In a culture saturated by social media suspicion and a default hermeneutic of cynicism — where every gesture of goodwill is parsed for hidden agenda — Hanun's court feels disturbingly contemporary. Catholics are called, by contrast, to what Pope Francis terms the "culture of encounter," which requires the willingness to read others charitably even at personal risk (Evangelii Gaudium §220).
For the individual Catholic, this passage raises a pointed examination of conscience: Do I, like Hanun's princes, routinely interpret the charitable acts of others through the lens of my own self-interest? Do I allow fear and mistrust to poison genuine offers of reconciliation?
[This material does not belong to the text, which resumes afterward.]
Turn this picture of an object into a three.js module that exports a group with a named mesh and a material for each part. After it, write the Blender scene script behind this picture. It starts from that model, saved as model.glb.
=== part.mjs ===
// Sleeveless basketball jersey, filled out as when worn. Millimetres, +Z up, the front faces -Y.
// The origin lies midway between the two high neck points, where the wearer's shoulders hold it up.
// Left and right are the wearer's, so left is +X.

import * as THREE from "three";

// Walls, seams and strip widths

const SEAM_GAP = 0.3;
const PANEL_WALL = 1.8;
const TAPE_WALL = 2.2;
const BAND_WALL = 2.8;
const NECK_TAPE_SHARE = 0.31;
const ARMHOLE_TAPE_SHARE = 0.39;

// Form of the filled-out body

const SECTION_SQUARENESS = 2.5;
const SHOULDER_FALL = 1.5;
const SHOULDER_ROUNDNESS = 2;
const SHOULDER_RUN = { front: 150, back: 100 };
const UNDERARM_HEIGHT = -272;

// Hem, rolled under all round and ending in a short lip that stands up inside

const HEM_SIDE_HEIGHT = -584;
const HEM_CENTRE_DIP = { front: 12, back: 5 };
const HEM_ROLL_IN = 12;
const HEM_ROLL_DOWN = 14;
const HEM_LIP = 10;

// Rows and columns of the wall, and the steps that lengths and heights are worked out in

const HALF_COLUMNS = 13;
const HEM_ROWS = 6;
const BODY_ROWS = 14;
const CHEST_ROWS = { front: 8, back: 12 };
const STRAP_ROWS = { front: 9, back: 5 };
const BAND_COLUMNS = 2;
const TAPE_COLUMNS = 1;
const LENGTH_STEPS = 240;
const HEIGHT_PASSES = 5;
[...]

For those who have acted generously and been publicly humiliated for it — a parent, a minister, a colleague — David's response offers a model of dignified pastoral care without bitterness. He does not abandon his shamed servants; he shelters them. He does not suppress their humiliation with false cheer; he simply says: wait. The dignity that has been stripped away will return. This quiet confidence in restored honor is itself a form of resurrection faith.
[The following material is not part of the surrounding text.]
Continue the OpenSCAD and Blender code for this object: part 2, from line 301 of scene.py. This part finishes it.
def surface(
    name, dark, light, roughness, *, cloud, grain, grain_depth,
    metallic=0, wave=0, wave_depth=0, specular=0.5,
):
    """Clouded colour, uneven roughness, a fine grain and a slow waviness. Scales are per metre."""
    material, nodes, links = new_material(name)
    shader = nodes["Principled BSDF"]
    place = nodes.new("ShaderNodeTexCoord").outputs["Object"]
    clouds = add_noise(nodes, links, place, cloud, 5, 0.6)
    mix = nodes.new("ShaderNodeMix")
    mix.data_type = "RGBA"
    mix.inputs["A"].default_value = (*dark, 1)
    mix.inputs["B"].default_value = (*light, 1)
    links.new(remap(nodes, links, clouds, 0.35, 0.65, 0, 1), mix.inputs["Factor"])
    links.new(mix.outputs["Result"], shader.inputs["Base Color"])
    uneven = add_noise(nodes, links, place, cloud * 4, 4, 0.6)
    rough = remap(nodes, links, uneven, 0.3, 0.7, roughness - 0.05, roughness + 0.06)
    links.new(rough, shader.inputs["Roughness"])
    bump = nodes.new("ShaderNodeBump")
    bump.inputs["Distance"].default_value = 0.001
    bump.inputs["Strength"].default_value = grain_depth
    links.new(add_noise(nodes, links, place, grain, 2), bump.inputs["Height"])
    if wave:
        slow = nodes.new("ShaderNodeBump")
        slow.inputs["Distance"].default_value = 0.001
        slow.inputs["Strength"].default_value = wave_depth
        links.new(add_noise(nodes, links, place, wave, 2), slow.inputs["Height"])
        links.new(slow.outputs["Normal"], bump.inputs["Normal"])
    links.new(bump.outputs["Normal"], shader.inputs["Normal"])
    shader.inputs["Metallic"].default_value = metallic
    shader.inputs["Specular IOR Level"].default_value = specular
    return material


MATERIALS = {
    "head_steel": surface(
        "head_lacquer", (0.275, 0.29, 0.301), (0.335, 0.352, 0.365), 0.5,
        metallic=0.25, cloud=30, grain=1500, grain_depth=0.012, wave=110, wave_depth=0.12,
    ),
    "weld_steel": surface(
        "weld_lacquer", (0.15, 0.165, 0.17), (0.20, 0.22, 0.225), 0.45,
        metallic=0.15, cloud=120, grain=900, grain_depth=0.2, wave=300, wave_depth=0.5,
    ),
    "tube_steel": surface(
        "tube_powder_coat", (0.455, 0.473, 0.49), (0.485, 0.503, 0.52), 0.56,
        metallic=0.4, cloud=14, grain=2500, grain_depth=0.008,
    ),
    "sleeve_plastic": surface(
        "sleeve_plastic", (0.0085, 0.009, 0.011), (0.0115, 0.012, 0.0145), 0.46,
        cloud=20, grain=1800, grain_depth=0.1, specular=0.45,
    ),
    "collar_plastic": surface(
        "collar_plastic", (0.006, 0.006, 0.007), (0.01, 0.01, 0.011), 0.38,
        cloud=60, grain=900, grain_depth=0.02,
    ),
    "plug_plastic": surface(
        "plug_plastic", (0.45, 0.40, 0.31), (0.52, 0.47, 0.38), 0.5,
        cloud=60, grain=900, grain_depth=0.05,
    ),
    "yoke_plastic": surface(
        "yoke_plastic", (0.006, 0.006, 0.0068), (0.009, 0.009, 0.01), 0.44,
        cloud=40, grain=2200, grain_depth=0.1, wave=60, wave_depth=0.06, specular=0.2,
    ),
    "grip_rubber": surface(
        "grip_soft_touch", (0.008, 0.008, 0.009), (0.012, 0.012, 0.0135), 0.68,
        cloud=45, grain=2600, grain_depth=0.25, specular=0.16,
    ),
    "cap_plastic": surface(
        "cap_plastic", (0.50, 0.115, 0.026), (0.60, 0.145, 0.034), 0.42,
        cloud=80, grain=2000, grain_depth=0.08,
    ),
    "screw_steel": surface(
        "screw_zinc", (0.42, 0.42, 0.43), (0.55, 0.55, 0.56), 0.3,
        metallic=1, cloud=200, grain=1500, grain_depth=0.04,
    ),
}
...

Verse 5 — David's Pastoral Response David's reaction is notable for its restraint and tenderness. The text records no explosion of royal wrath — that will come in the military campaign of the following verses. Instead, David's first instinct is pastoral: he goes to meet his men, sparing them the walk of shame through Jerusalem, and he devises a practical remedy. Jericho, located in the warm Jordan Valley, was perhaps chosen for the speed with which beards might grow in its climate, or simply as a discreet city where the men could live in seclusion. The phrase "greatly ashamed" (bōšîm mĕʾōd) underscores that this is not mere physical injury but a wound to the interior self. David attends to this with the sensitivity of a true shepherd-king — a typological resonance of profound importance.